Monday, May 4, 2026

The Harmonic Secret of the Dial Tone

Hello All:

No actual story today, but I wanted to share something interesting that I learned yesterday while just relaxing at the pool deck and drinking wine while listening to my ambient, space age techno Musical Startreams playlist. I heard a song from an artist that goes by the name of Bzet--title, "the man in the machine". Most noteworthy were these retro dial tone sounds that really had quite an interesting effect. It made me reflect on the classic dial tone that we remember from the old days.

The Harmonic Secret of the Dial Tone



Remember the dial tones of a classic telephone? You would push those buttons, and they had a distinct--almost harmonic--sound to it that some electronica songs try to captivate like BZets "Man in the Machine"?

This effect is due to a very specific technology called DTMF (Dual-Tone Multi-Frequency). When you pressed a button on a classic landline, you weren't hearing just one note; you were hearing two distinct tones played at the exact same time. One was a low-frequency tone and the other was high-frequency.

The reason those sounds feel so "musical" and "stable" is that the engineers who designed the phone system specifically chose frequencies that were not mathematically related to each other. They didn't want the tones to accidentally harmonize with background noise or a human voice (which would trigger a "false" button press). Because they aren't part of a standard musical scale, they have that slightly "alien" or "pure" quality that fits perfectly into electronic music.

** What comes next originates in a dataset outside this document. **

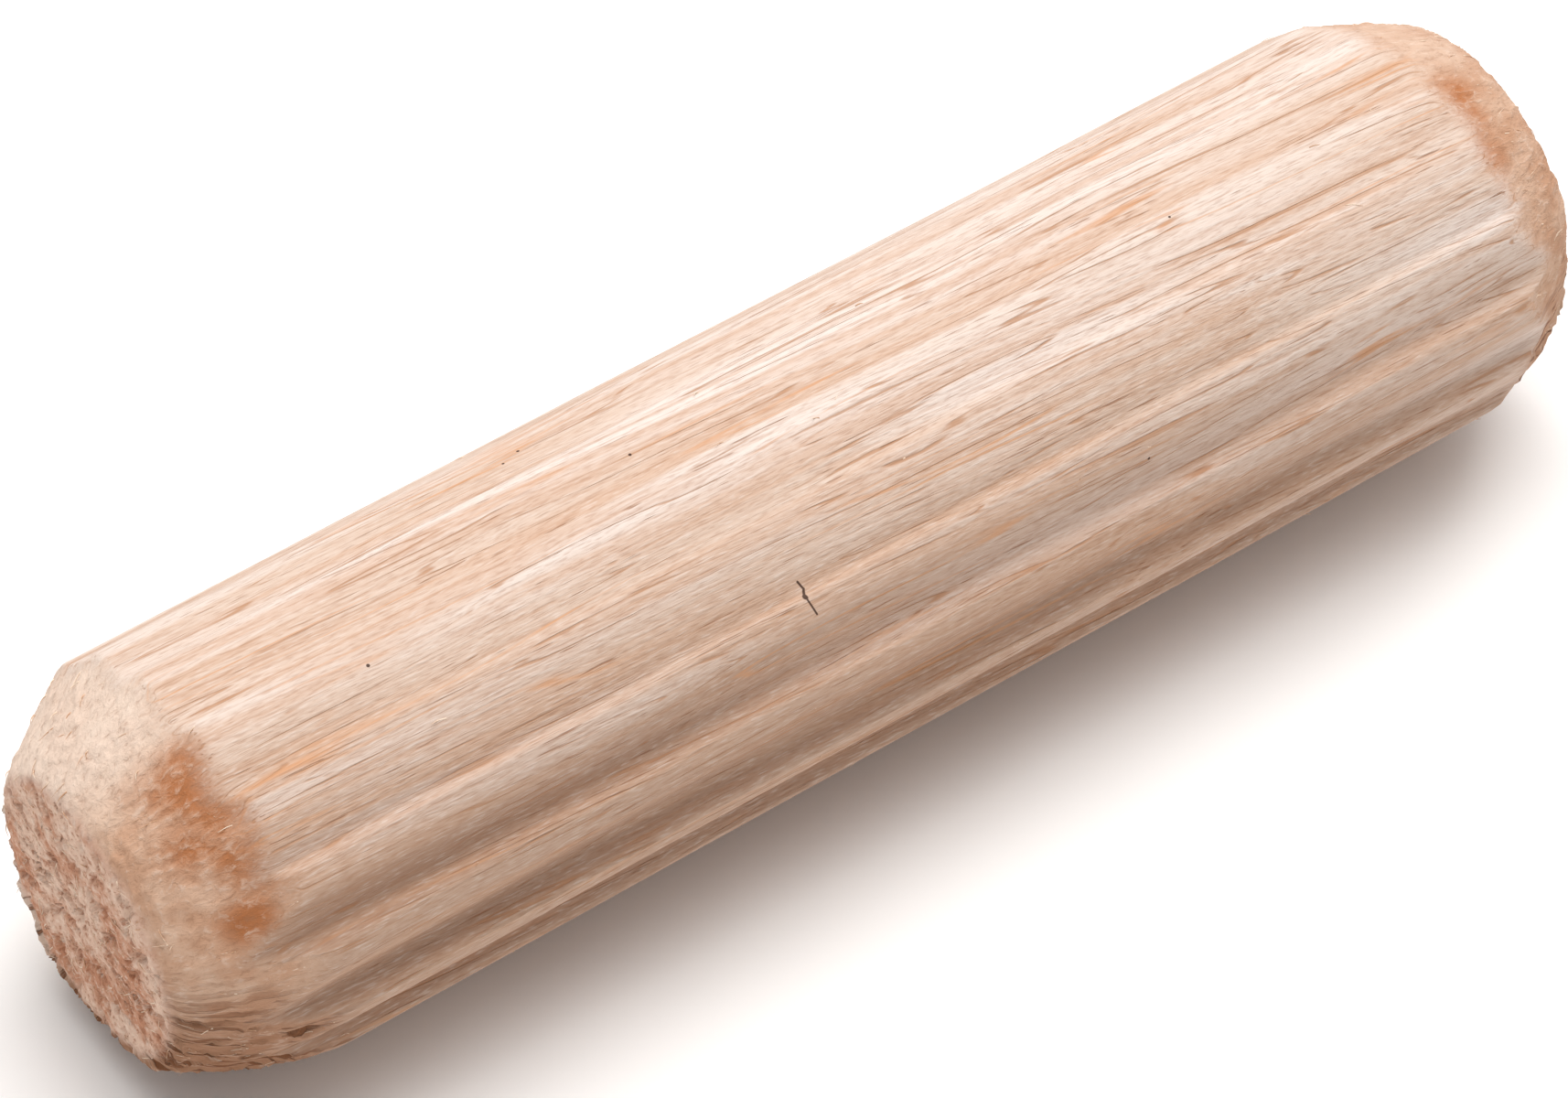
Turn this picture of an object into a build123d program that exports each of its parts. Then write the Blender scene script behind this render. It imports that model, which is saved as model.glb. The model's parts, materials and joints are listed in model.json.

In tracks like BZets' "Man in the Machine," artists use those tones to trigger a very specific psychological response. Those tones represent the moment human intent meets technology. It’s the "handshake" between us and the network.

Dial tones are essentially pure sine waves. In the world of synthesis, a sine wave is the most "perfect" and "clean" sound possible. It’s the building block of all Spacemusic.

For those of us who grew up with physical buttons, that sound is a sensory anchor. It reminds us of a time when technology was something you could physically touch and hear "working."

Many electronic artists use Intervals that mimic DTMF tones. When you hear a song use a Perfect Fourth or a Perfect Fifth with a very clean synth lead, your brain subconsciously links it to the "pure" communication sounds of the telephone system. It feels "ordered" and "logical."

It’s that same feeling of the "man in the machine"—the ghost of the operator or the intelligence living inside the wires.